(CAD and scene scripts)
______________________________

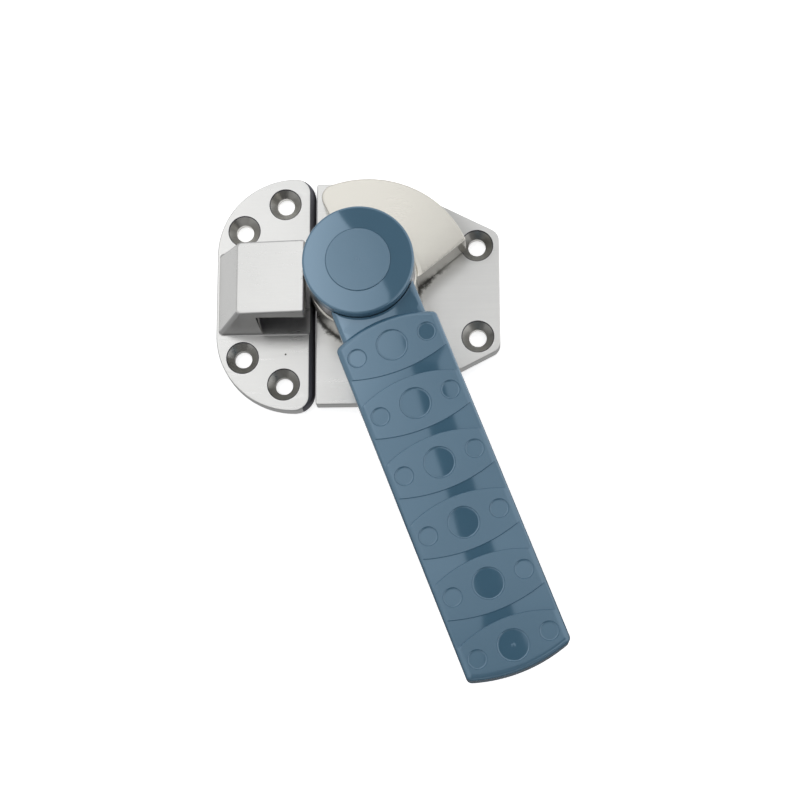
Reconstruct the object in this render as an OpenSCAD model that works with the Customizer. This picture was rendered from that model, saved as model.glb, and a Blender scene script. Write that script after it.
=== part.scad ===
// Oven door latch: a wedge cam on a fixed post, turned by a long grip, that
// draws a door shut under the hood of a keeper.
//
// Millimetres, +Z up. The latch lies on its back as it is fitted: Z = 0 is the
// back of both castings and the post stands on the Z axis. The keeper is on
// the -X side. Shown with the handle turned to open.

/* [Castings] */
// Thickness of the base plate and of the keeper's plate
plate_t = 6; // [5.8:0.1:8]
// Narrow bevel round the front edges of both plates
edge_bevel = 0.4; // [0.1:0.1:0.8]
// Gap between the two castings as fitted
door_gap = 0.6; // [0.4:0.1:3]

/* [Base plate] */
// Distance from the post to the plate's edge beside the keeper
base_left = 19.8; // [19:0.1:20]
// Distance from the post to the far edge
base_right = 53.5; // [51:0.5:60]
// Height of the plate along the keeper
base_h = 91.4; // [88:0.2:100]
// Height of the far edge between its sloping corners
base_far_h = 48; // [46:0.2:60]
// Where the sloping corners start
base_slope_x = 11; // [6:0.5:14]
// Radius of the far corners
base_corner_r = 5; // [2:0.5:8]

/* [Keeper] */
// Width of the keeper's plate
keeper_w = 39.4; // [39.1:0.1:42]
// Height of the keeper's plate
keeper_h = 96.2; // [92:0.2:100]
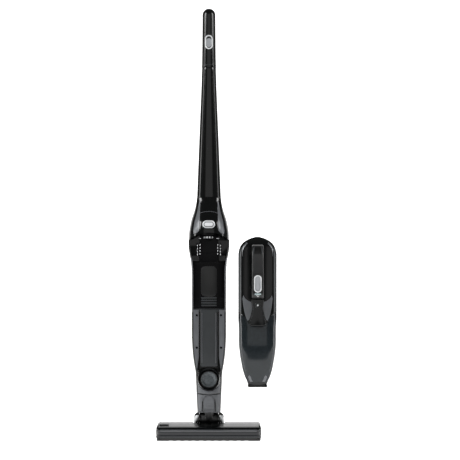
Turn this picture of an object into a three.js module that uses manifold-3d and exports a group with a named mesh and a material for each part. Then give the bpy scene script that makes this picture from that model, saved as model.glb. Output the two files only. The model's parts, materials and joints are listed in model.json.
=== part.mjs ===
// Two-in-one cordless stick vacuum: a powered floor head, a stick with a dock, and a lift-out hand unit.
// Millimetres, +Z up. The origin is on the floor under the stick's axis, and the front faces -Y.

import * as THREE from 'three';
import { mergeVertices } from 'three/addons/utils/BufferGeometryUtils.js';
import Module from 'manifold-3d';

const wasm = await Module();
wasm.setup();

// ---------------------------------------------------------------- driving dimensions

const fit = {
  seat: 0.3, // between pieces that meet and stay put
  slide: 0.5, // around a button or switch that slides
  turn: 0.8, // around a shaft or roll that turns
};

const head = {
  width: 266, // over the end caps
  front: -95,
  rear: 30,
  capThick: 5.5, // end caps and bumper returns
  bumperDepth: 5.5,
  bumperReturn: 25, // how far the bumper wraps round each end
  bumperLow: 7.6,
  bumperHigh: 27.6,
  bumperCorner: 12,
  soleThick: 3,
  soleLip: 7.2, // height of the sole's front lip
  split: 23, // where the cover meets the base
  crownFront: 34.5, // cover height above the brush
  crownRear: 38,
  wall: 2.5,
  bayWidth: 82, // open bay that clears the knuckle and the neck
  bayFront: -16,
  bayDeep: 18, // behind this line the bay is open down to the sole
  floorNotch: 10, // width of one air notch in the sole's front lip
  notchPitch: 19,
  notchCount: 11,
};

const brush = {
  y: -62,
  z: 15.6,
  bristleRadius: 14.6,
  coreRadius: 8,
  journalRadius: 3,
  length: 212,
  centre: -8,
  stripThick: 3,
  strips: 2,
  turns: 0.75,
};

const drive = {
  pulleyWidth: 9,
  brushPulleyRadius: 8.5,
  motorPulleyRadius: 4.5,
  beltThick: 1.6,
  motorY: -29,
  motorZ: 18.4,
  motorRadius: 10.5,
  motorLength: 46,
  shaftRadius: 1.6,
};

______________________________

## Exercise prompt:
From the records above, give again exactly the lines running from the line with "Turn this picture" to the line with "front faces -Y.", inclusive.

## Answer to this exercise:
Turn this picture of an object into a three.js module that uses manifold-3d and exports a group with a named mesh and a material for each part. Then give the bpy scene script that makes this picture from that model, saved as model.glb. Output the two files only. The model's parts, materials and joints are listed in model.json.
=== part.mjs ===
// Two-in-one cordless stick vacuum: a powered floor head, a stick with a dock, and a lift-out hand unit.
// Millimetres, +Z up. The origin is on the floor under the stick's axis, and the front faces -Y.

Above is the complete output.